Is the genetic structure of Gran Chaco populations unique? Interregional perspectives on native South American mitochondrial DNA variation



This study reevaluates the hypothesis in Demarchi et al. (2001 Am. J. Phys. Anthropol. 115:199–203) that Gran Chaco peoples demonstrate a unique pattern of genetic diversity due to a distinct regional population history. Specifically, they found populations in the central part of the Gran Chaco, or Central Chaco, to have higher within- and lower between-population mitochondrial DNA (mtDNA) haplogroup frequency variation compared to populations in other South American regions. To test this hypothesis of regional uniqueness, we applied analytical and simulation methods to mtDNA first hypervariable (HVI) region sequence data from a broad set of comparative South and Central American population samples. Contrary to the results of Demarchi et al. (2001 Am. J. Phys. Anthropol. 115:199–203), we found that the Gran Chaco's regional within-population diversity is about average among regions, and populations are highly differentiated from each other. When we limited the scale of analysis to the Central Chaco, a more localized subregion of the Gran Chaco, our results fell more in line with the original findings of Demarchi et al. (2001 Am. J. Phys. Anthropol. 115:199–203). Still, we conclude that neither the Gran Chaco regional pattern, nor the Central Chaco subregional pattern, is unique within South America. Nonetheless, the Central Chaco pattern accords well with the area's history, including pre-European contact lifeways and the documented historical use of the area as an interregional crossroads.

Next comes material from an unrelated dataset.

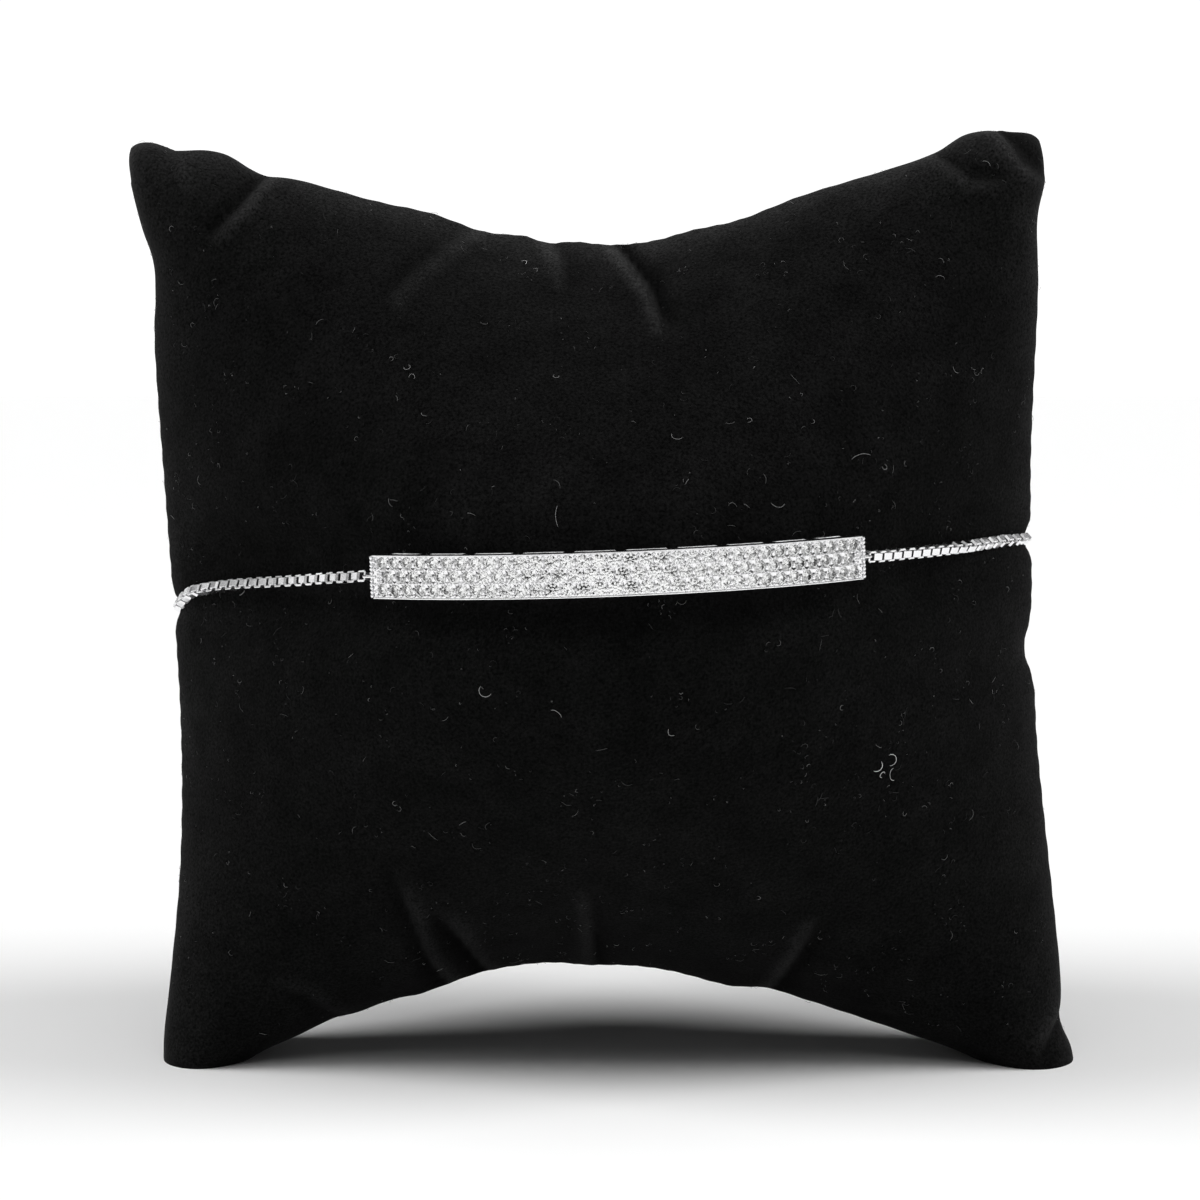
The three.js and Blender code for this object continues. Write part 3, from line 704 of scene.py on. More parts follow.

However, we cannot exclude post-European contact disruption of traditional mating networks as an equally plausible explanation for the observed diversity pattern. Finally, these results additionally inform broader models of South American genetic diversity. While other researchers proposed an east-west continental division in patterns of genetic variation (e.g., Fuselli et al. 2003 Mol. Biol. Evol. 20:1682–1691), we found that in the geographically intermediate Central Chaco, a strict east-west divide in genetic variation breaks down. We suggest that future genetic characterizations of the continent, and subsequent interpretations of evolutionary history, involve a broad regional sampling of South American populations. Am J Phys Anthropol, 2006. © 2006 Wiley-Liss, Inc.